For virtually the entire time we've owned this refrigerator, we've had problems with the icemaker. The problem is not the icemaker itself, or the cubes or the cycle - or anything like that. For some reason, after the icemaker makes cubes and drops them in the reservoir, periodically you'll go to take out some ice cubes, and the ice cubes are one solid mass of frozen ice cubes - all stuck together.
My best guess is the periodic no-frost cycle is running and is maybe running too long and raising the temperature in the freezer to rise enough that it causes the ice cubes to melt - and then the regular freezer blower cycle kicks back in, and voila - a solid mass of ice cubes.
Because of laziness/ingnorance/stupidity/fill-in-the-blank, we let the one-year warranty slip away from us, without calling Sears about the problem, and now I guess the fix is up to me. I've worked with automatic icemakers in the past and even prefabricated my own part once to replace a piece that broke due to temperature cracking/failure - so I know what I'm doing that regard. But the defrost cycle is a little different. I'm clueless where that's controlled from, but mostly I've got to believe that all I need to do is shorten the defrost cycle a little bit, to keep the ice cubes from getting up to a temperature where they actually start going back to a partially liquid state.

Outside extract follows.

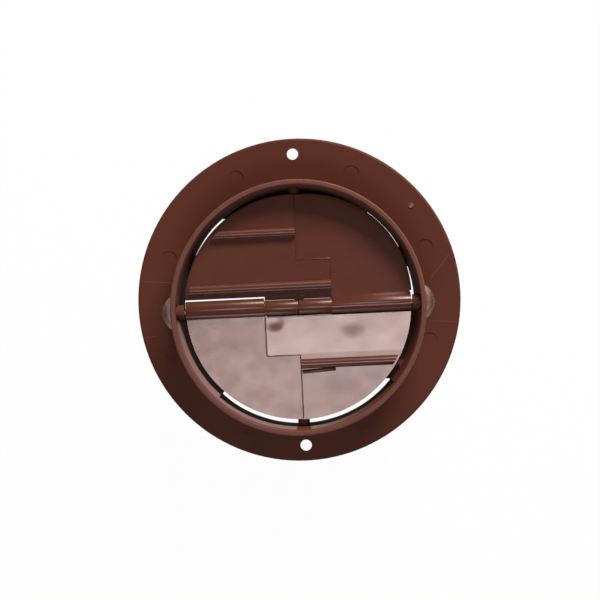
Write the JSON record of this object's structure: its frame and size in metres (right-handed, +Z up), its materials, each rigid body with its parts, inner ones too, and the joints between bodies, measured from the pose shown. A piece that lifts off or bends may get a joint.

Any insights on any of this from the collective audience?
@CDobyns,
Check for a defective solenoid. It controls the water flow and it probably is sticking open and letting the ice tray overflow on to the icecubes below and creating a block of cubes. Any little piece of debris can keep the solenoid from fully closing.
@Kirt,
This is a good theory, however I've monitored the icemaker cycle and the icemaker cycle is running exactly as it should and the ice cube reservoir is filling with exactly the right amount of water - and there is no spillage into the ice cube storage area.
I guess when I hear someone suggest the "solenoid" solution, I always harken back to the words from my father, and how when his car wouldn't start - someone would inevitably suggest there was something wrong with the solenoid on the starter. Well, in the now 40+ years that I've been driving, when I've had car starting difficulty - it has turned out that in virtually NONE of those instances was it EVER the solenoid. It was always the battery. That's why I always tend to default to the obvious solution any more - and not some obscure solution that has very little probability of being the problem.
Just a little bit of hard-learned folksy wisdom that I've gained from many, many years of experience.